Translational Inertial Spin Effect with Moving Particles

Abstract

Although the final conclusion of a preceding paper was incorrect, as we shall explain, the main point remains, and should entail the existence of sui generis recoil effects associated with nonzero values of curl $\sigma$ ($\sigma$ is the spin density). These should be observed by testing, not with solids as was previously proposed, but with the probability fluids associated with moving particles; this more refined type of experiment should be able to select, among the set of integrally equivalent energy-momentum tensors, the one describing locally the true or physical energy-momentum flux.
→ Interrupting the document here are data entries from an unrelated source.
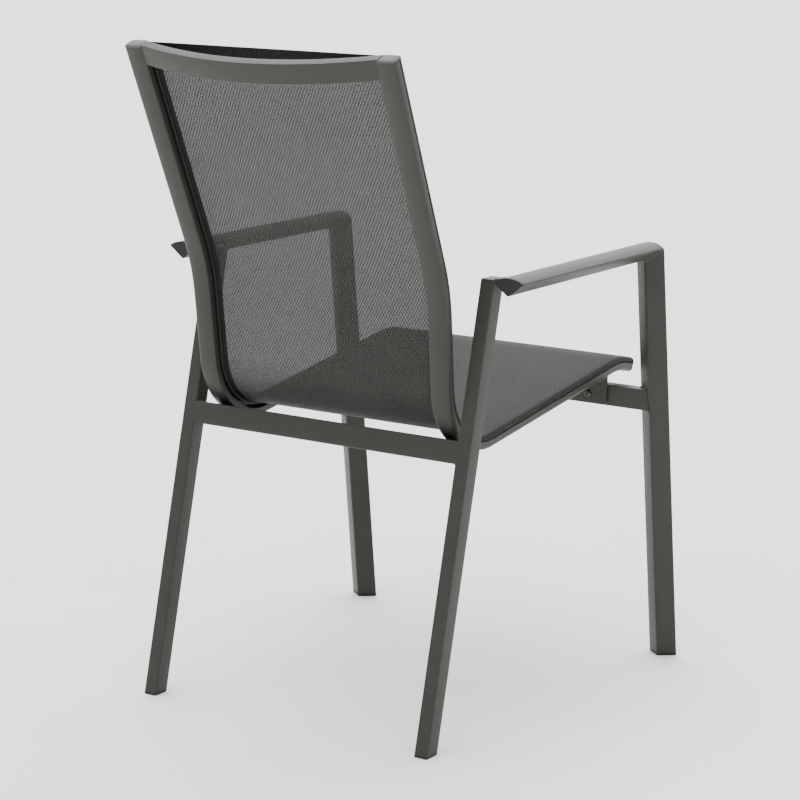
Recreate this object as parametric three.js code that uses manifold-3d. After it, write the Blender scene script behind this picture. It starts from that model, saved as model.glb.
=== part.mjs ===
// A sling patio chair that stacks: a welded aluminium frame with arms, and a seat and back made of
// one stretched sheet of woven mesh. Millimetres, +Z up. The sitter faces -Y, so the sitter's left
// is +X. The floor is Z = 0, and X = Y = 0 is the middle of the chair. Nothing on it moves.

import * as THREE from 'three';
import { mergeVertices } from 'three/addons/utils/BufferGeometryUtils.js';
import Module from 'manifold-3d';

const wasm = await Module();
wasm.setup();

// Driving dimensions: the extrusion of the arms and front legs, an arched top over a V underneath
const armWidth = 45;
const archRise = 6.5;
const keelDepth = 17.3;
const tipRadius = 1.5;
const keelRadius = 3;
const tubeWall = 1.8;

// Arms and front legs: the tips of the extrusion carry the measures
const armTipHeight = 594.5;
const armOverhang = 14;
const armLegGap = 6.8;
const frontLean = 0.1103;
const frontLegReach = 13.3;

// Rear legs: a rectangular tube that leans forward as it rises
const rearLegWidth = 20;
const rearLegDepth = 25;
const rearLegOuterX = 231;
const rearFootY = 251.3;
const rearLean = -0.2477;
const legCornerRadius = 2;

// Cross rails between the legs
const crossRailHeight = 29.5;
const crossRailDepth = 20;
const crossRailTop = 392.5;
const frontRailSetback = 5;

// Sling frame: its two side rails follow one bent line, measured on their back and underside,
// and stand a little further apart at the top of the back than at the heel of the seat
const slingOuterX = 198.1;
const slingTopOuterX = 208.6;
const slingWidth = 27.5;
const slingDepth = 19.5;
const heelAhead = 2.8;
const heelDrop = 44.7;
const upperBackAngle = THREE.MathUtils.degToRad(22.3);
const lowerBackAngle = THREE.MathUtils.degToRad(5.7);
const seatPitch = THREE.MathUtils.degToRad(8.15);
const noseTurn = THREE.MathUtils.degToRad(28);
const upperBackLength = 322.5;
const lowerBackLength = 234.7;
const seatLength = 417.5;
const lumbarRadius = 250;
const heelRadius = 100;
const noseRadius = 110;

// Section of a side rail: a back that bulges a little, a fabric groove in its outer side and an open
// channel in its inner side
const railArch = 2;
const railInnerRadius = 2.5;
const railOuterRadius = 5;
const railFrontRadius = 4.5;
const grooveMiddle = 12.6;
const grooveWidth = 1.6;
const grooveDepth = 3.2;
const pocketSize = 4.2;
const fabricStep = 1.4;
const channelMiddle = 9.8;
const channelMouth = 6;
const channelHeight = 11.5;
const channelDepth = 11;
const channelLip = 2;

// Crossbar at the top of the back
const crossbarHeight = 27;
const crossbarThickness = 14;
const crossbarBow = 28.6;
const crossbarWall = 1.5;

// Sheet of the sling and the cord that locks its edges
const fabricThickness = 1;
const fabricInset = 3;
const splineRadius = 2;

// Plugs and caps
const footFlange = 3;
const capFlange = 3;
const legCapFlange = 2.5;
const frontCapFlange = 4;
const spigotLength = 14;
const railSpigotLength = 8;

// Brackets and bolts
const bracketThickness = 3;
const bracketInnerX = 154;
const bracketWidth = 39;
const bracketDrop = 24;
const flangeReach = 27;
const rearFlangeMargin = 8;
const rearBoltDrop = 10.8;
const rearContactAngle = THREE.MathUtils.degToRad(60);
const bracketBoltX = 163;
const railBoltX = slingOuterX - slingWidth / 2;
const boltHeadRadius = 5.5;
const boltHeadHeight = 3;
const boltRadius = 2.9;
const boltHoleRadius = 3.2;
const boltLength = 8;
const socketRadius = 2.2;
const socketDepth = 1.6;
const boltDomeShares = [[1, 0.3], [0.93, 0.6], [0.75, 0.86], [0.5, 1]];

// Clearances between pieces that touch
const seatGap = 0.15;
const weldGap = 0.3;
const mergeDistance = 1e-4;

// How finely round forms are cut
const arcSteps = 4;
const archSteps = 8;
const railArchSteps = 6;
const lumbarSteps = 5;
const heelSteps = 16;
const noseSteps = 8;
const crossbarSteps = 16;
const roundSides = 16;

// Values that follow from the ones above: the corner that the heel rounds lies by the rear rail's top
// edge, the front rail stands behind the start of the nose, the front legs reach ahead of it, and the
// arms end behind and outside the rear legs
const rearRailBackY = rearFootY + rearLean * crossRailTop;
const heelCorner = new THREE.Vector2(rearRailBackY - heelAhead, crossRailTop - heelDrop);
const noseStartY = heelCorner.x - seatLength * Math.cos(seatPitch);
const frontRailBackY = noseStartY + frontRailSetback;
const frontFootY = frontRailBackY - frontLegReach - frontLean * crossRailTop;
const rearLegTop = armTipHeight;
const armInnerX = rearLegOuterX + armLegGap;
const armRearEnd = rearFootY + rearLean * armTipHeight + armOverhang;
const slingInnerX = slingOuterX - slingWidth;
const frontLegAngle = Math.atan(frontLean);
const mitreSlope = Math.tan(Math.PI / 4 - frontLegAngle / 2);
const mitreY = frontFootY + frontLean * armTipHeight;
const rearLegAngle = Math.atan(-rearLean);

const paint = new THREE.MeshStandardMaterial({ color: 0x5c5a56, roughness: 0.55, metalness: 0.35 });
const endPlastic = new THREE.MeshStandardMaterial({ color: 0x3a3b38, roughness: 0.7, metalness: 0 });
const footPlastic = new THREE.MeshStandardMaterial({ color: 0x2b2b2a, roughness: 0.75, metalness: 0 });
const mesh = new THREE.MeshStandardMaterial({ color: 0x4a4b49, roughness: 0.8, metalness: 0 });
const splinePlastic = new THREE.MeshStandardMaterial({ color: 0x1c1c1c, roughness: 0.8, metalness: 0 });
const boltSteel = new THREE.MeshStandardMaterial({ color: 0x6f6e6a, roughness: 0.4, metalness: 0.8 });

const chair = new THREE.Group();

// Sections: each is a list of corners [x, y, radius] that runs anticlockwise

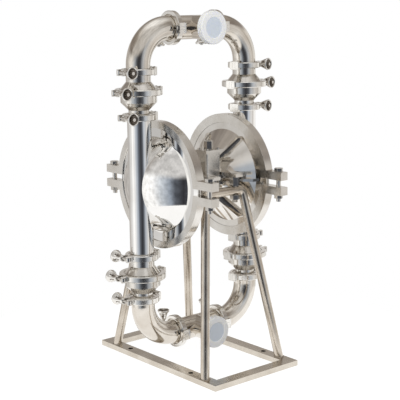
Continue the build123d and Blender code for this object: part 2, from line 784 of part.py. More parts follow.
def big_clamp_places():
    """Places of the four large clamps."""
    return [column_clamp_place(side, z, bolt_side)
            for side in (-1, 1) for z, bolt_side in ((outlet_mid_z, -1), (inlet_mid_z, 1))]


def both_halves(ring_r, lip_r, ferrule_r):
    """The two halves of a clamp."""
    half = clamp_half(ring_r, lip_r, ferrule_r)
    return [half, mirror(half, Plane.XZ)]


def gasket(ferrule_r, bore_r):
    """Flat gasket between two ferrules."""
    return turned([(bore_r, -half_gasket), (ferrule_r, -half_gasket), (ferrule_r, half_gasket), (bore_r, half_gasket)])


def placed(places, shape):
    """A copy of a shape at every place."""
    return [place * shape for place in places]


os.makedirs("parts", exist_ok=True)

save("base_frame", base_frame())
save("front_leg_frame", leg_frame(-1))
save("rear_leg_frame", leg_frame(1))
save("mounting_studs", *at_studs(cylinder_z(stud_r, stud_low_z, stud_high_z)))
save("mounting_nuts", *mounting_nuts())

save("center_block", center_block())
save("air_valve_body", air_valve_body())
save("air_valve_cover", air_valve_cover())
save("air_valve_screws", *air_valve_screws())
save("air_valve_spool", valve_spool())
save("air_inlet_fitting", air_inlet_fitting())
save("exhaust_muffler", exhaust_muffler())

save("shaft", shaft())
save("shaft_bushes", shaft_bush(-1), shaft_bush(1))
save("shaft_seals", shaft_seal(-1), shaft_seal(1))
save("chamber_bolts", *chamber_bolts(-1), *chamber_bolts(1))
for name, side in (("left", -1), ("right", 1)):
    save(f"{name}_diaphragm", diaphragm(side))
    save(f"{name}_inner_plate", inner_plate(side))
    save(f"{name}_outer_plate", outer_plate(side))

right_air = air_chamber()
right_fluid = fluid_chamber()
save("right_air_chamber", right_air)
save("left_air_chamber", mirror(right_air, Plane.YZ))
save("right_fluid_chamber", right_fluid)
save("left_fluid_chamber", mirror(right_fluid, Plane.YZ))
for name, side in (("upper", 1), ("lower", -1)):
    half = band_half(side)
    save(f"right_band_{name}", half)
    save(f"left_band_{name}", mirror(half, Plane.YZ))
save("band_bolts", *at_band_bolts(band_bolt()))
save("band_nuts", *at_band_bolts(
    nut(band_head_half_flats, band_bolt_r + bolt_fit, -band_lug_top - band_head_h, -band_lug_top)))

bowl = valve_bowl()
cone = valve_cone()
ball = Sphere(ball_r)
upper_elbow = elbow(upper_elbow_leg)
lower_elbow = mirror(elbow(lower_elbow_leg), Plane.XY)
for name, side in (("left", -1), ("right", 1)):
    for port, low_z in (("outlet", column_top_z), ("inlet", inlet_end_z)):
        save(f"{port}_{name}_bowl", Pos(side * column_x, 0, low_z) * bowl)
        save(f"{port}_{name}_cone", Pos(side * column_x, 0, low_z + bowl_height) * cone)
        save(f"{port}_{name}_ball", Pos(side * column_x, 0, low_z + ball_z) * ball)
    save(f"outlet_{name}_elbow", Pos(side * column_x, 0, outlet_end_z) * side_turn(side) * upper_elbow)
    save(f"inlet_{name}_elbow", Pos(side * column_x, 0, inlet_end_z) * side_turn(side) * lower_elbow)
for port, axis_z in (("outlet", outlet_axis_z), ("inlet", inlet_axis_z)):
    save(f"{port}_tee", Pos(0, 0, axis_z) * tee())
    save(f"{port}_cap", Pos(0, 0, axis_z) * port_cap())

small_places = small_clamp_places()
big_places = big_clamp_places()
small_halves = both_halves(small_ring_r, small_ring_lip_r, rim_r)
big_halves = both_halves(big_ring_r, big_ring_lip_r, big_rim_r)
save("small_clamp_halves", *[place * half for place in small_places for half in small_halves])
save("large_clamp_halves", *[place * half for place in big_places for half in big_halves])
save("clamp_hinge_links", *placed(small_places, hinge_link(small_ring_r)),
     *placed(big_places, hinge_link(big_ring_r)))
save("clamp_swing_bolts", *placed(small_places, swing_bolt(small_ring_r)),
     *placed(big_places, swing_bolt(big_ring_r)))
save("clamp_nuts", *placed(small_places, clamp_nut(small_ring_r)), *placed(big_places, clamp_nut(big_ring_r)))
save("small_gaskets", *placed(small_places, gasket(rim_r, column_r - column_wall)))
save("large_gaskets", *placed(big_places, gasket(big_rim_r, housing_bore_r)))
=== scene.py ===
import math
import bmesh
import bpy
from mathutils import Matrix, Vector
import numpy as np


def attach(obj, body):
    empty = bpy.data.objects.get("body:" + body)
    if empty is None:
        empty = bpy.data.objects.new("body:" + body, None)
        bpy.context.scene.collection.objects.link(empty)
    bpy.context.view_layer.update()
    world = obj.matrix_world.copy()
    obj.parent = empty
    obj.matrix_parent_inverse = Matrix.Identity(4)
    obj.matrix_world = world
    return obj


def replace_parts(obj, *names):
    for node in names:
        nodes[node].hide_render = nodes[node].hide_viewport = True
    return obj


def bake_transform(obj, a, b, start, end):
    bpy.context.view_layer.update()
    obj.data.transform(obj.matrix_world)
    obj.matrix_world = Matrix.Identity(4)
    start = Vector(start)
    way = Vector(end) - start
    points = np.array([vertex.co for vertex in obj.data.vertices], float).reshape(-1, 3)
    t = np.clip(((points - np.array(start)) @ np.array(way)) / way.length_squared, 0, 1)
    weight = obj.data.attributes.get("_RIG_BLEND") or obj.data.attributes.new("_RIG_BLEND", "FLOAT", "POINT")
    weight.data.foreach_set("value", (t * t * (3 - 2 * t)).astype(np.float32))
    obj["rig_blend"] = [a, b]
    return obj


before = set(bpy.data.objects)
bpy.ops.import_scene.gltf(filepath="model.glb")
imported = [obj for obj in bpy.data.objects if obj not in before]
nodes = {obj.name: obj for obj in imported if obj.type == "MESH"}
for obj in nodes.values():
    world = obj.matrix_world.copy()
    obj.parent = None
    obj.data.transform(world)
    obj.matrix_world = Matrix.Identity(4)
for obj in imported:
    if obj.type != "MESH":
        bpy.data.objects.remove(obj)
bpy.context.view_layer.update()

# ---- base and legs ----
# Flat bar frame with two round rods bent to upside-down U shapes and welded to it. 304 stainless bar,
# ground along its length, so it looks satin, slightly warm and finely streaked. The walls of the drilled
# floor holes are painted dark as painted shade.


def srgb(code):
    """Linear RGBA of a hex colour."""
    parts = [int(code[i:i + 2], 16) / 255 for i in (1, 3, 5)]
    return [p / 12.92 if p <= 0.04045 else ((p + 0.055) / 1.055) ** 2.4 for p in parts] + [1.0]


def node(tree, kind, sockets, **settings):
    """Add a node. Sockets take a value or another node's output, settings are the node's own."""
    made = tree.nodes.new(kind)
    for name, value in settings.items():
        setattr(made, name, value)
    for socket, value in sockets.items():
        if isinstance(value, bpy.types.NodeSocket):
            tree.links.new(value, made.inputs[socket])
        else:
            made.inputs[socket].default_value = value
    return made


def new_material(name):
    """A material with its tree and its shader."""
    material = bpy.data.materials.new(name)
    material.use_nodes = True
    tree = material.node_tree
    return material, tree, tree.nodes["Principled BSDF"]


def two_tones(tree, share, first, second):
    """Colour that turns from one hex colour to another as share goes from 0.3 to 0.7."""
    ramp = node(tree, "ShaderNodeValToRGB", {"Fac": share})
    for element, place, code in zip(ramp.color_ramp.elements, (0.3, 0.7), (first, second)):
        element.position = place
        element.color = srgb(code)
    return ramp.outputs["Color"]


def stainless(name, tint, stain, roughness, grain, depth):
    """Stainless steel. Grain is lines per metre along X, Y and Z, depth is their relief in metres."""
    stains_per_metre, uneven_polish = 22.0, 0.25
    material, tree, shader = new_material(name)
    coords = node(tree, "ShaderNodeTexCoord", {}).outputs["Object"]
    cloud = node(tree, "ShaderNodeTexNoise", {"Vector": coords, "Scale": stains_per_metre, "Detail": 3.0})
    stretch = node(tree, "ShaderNodeMapping", {"Vector": coords, "Scale": grain})
    lines = node(tree, "ShaderNodeTexNoise", {
        "Vector": stretch.outputs["Vector"], "Scale": 1.0, "Detail": 2.0})
    bump = node(tree, "ShaderNodeBump", {
        "Height": lines.outputs["Fac"], "Strength": 0.6, "Distance": depth})
    spread = node(tree, "ShaderNodeMapRange", {
        "Value": lines.outputs["Fac"], "From Min": 0.3, "From Max": 0.7,
        "To Min": roughness * (1 - uneven_polish), "To Max": roughness * (1 + uneven_polish)})
    shader.inputs["Metallic"].default_value = 1.0
    tree.links.new(two_tones(tree, cloud.outputs["Fac"], tint, stain), shader.inputs["Base Color"])
    tree.links.new(spread.outputs["Result"], shader.inputs["Roughness"])
    tree.links.new(bump.outputs["Normal"], shader.inputs["Normal"])
    return material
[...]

In this paper it is shown, by an explicit calculation, that cylindrical type solutions of the extreme relativistic Dirac equation exist with no $z$ dependence of the wave function (and thus no $k_z$ component of the momentum) but still with a $z$ component of the Dirac probability current; as this conclusion is reached with a $t$ dependence of the wave function of strictly the form $\exp (-\frac{\mathrm{iWt}}{\hslash })$, there is no question of having to perform a Foldy-Wouthuysen transformation to extract the positive energy contribution (or equivalently, to use the Newton-Wigner position operator). The "transverse inertial spin effect" we predict is locally described by the flux of the Dirac current per time $\mathrm{dt}$ and surface $d\mathrm{s}$, and corresponds to the local transition probabilities between the dynamical state of the beam and a pointlike localization of the incident particles.